March 2022

Historian Corner

Jay Shapiro, MD

Four years ago, we lost one of the innovators in spinal deformity surgery, and my friend of nearly 30 years Robert M. Campbell Jr. As we get ready for IMAST its important to remember what it takes to innovate and implement change in spinal surgery.

Best known for his development of the Vertical Expandable Prosthetic Titanium Rib, Bob Campbell changed the way spine surgeons think of early onset scoliosis. No longer is the focus solely on the spine and cobb angle (the corner of the room as Bob would describe it), but on the entire thorax, and lungs (the rest of the room).

In 1989 in response to a ventilator dependent dying 8-month-old patient with a congenital chest wall deformity, Dr Campbell thought outside the box and turned an early construct of steinmann pins into the VEPTR device. Bob used his engineering background and help from Mel Smith, MD, his collaborating pediatric surgeon, to design the instrument system and surgical procedure. He more importantly changed how we approach these children with no treatment options.

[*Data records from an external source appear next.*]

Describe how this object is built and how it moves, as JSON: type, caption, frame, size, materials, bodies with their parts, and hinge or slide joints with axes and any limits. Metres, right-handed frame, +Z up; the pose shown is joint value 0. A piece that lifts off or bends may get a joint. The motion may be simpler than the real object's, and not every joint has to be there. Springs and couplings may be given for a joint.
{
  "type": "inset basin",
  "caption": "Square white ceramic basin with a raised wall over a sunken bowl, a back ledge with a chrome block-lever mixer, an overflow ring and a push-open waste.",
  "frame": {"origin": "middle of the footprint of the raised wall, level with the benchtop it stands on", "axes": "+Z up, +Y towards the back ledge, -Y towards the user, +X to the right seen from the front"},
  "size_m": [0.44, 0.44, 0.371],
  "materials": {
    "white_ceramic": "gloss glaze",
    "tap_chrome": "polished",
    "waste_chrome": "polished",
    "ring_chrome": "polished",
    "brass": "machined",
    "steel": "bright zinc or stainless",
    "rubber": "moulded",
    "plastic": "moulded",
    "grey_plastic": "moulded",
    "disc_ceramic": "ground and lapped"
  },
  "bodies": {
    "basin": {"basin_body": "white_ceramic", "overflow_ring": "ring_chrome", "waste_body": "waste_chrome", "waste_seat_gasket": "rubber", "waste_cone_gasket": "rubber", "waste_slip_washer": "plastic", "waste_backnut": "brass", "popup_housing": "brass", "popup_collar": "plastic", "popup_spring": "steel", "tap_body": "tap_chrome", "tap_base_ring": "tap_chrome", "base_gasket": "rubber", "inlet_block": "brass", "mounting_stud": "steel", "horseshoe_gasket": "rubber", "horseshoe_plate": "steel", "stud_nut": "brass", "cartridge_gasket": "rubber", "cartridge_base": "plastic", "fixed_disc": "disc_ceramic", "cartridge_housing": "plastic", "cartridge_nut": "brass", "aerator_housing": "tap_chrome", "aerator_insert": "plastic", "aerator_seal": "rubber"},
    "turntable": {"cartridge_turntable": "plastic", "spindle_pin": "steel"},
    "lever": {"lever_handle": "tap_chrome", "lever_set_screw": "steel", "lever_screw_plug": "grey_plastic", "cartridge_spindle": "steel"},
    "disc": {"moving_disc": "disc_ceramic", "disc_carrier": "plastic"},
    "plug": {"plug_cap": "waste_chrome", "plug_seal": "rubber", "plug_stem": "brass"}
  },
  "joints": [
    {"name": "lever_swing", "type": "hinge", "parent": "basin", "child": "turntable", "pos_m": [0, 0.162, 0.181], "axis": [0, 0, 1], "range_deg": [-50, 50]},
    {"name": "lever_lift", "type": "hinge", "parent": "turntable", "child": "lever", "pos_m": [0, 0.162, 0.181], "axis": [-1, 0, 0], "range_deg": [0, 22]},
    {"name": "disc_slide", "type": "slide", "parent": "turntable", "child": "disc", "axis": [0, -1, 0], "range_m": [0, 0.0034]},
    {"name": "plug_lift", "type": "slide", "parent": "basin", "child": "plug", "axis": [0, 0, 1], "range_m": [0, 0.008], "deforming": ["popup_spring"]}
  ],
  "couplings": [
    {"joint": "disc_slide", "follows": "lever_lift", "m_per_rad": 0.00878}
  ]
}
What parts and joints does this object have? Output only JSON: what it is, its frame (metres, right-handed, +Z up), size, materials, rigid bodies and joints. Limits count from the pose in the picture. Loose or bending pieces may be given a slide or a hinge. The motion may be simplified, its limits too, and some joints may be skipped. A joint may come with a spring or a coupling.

Along the way we learned of thoracic insufficiency syndrome, the thumb excursion test, space available for the lung and, posterior hemithoracic ratio (JBJS Am 2003;85(3):399-408). Bob tirelessly fought through the difficult FDA device regulatory process (1991- 2004 leading the FDA feasibility study IDE #G900179) to get this life saving procedure available to these patients which is now performed in over 25 countries around the world. He helped to dramatically change the FDA’s process for development and approval of new pediatric devices and was named by the agency one of the 30 “Heroes of the FDA”.

When I see a new EOS patient thanks to Bob, I don’t only check the spine and Cobb angle, but evaluate the entire thorax along with the whole child.

Bob said, “Don’t be afraid to take a chance. It takes someone who can start a marathon without a finish line. If it’s for a child, it’s worth it. Don’t be afraid. You can succeed.”